More recently, Sophie Haigney noted the same development, writing in The New Yorker:

But tech or no tech, visual art in 2018 is increasingly a set piece of sorts, an aesthetic signifier that can mean ‘taste,’ or ‘contemplation,’ or ‘having a good time,’ depending on the artwork in question. Rothko paintings are particularly good for this, judging by their popularity online; they flatten easily into bright swaths of color, while maintaining a certain cultural cachet.

In dating apps, too, it’s usually a very specific type of art showing up. “It’s not like someone is standing next to a Bruce Nauman and highlighting sexual abuse,” Luna says. “It’s art that presents spectacle, like other Instagram-traps. There are now all these places that create an experience that can be turned into an image.”

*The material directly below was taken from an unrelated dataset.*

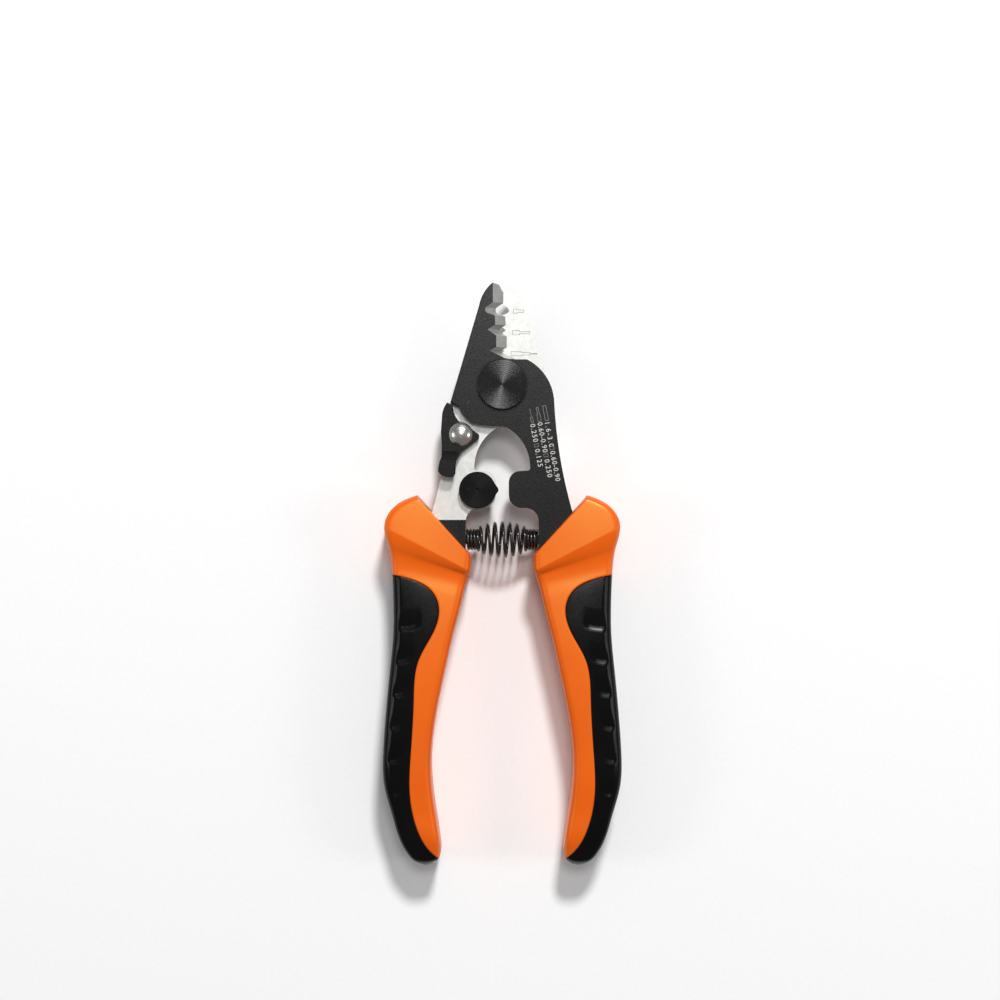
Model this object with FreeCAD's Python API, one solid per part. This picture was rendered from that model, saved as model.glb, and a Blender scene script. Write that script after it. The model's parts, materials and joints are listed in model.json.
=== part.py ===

Luna compares the people whose dating profiles are littered with art to foodies. To them, the image works a cue, signaling a person’s aspirations in the world.

“These images repel me, though, because those are not the kind of art-dates I want to go on,” Luna says. “Yes, these [pieces] are contemporary art. But once they become these reproduced images, they become indicators of how museums are functioning now. They’re businesses, and their business is an ‘experience.’ ”

Of course, it’s radically different when someone posts their own work — but those images are few and far between, and depend upon how intimate a person wants to get on their profile.

“You’re going to get less of that on Tinder,” Luna says. “The more casual the app, the less work people are going to do. People on OKCupid are going to put the work in.”

For the record, I met my fiance on OKCupid. We went to the MCA on our first date.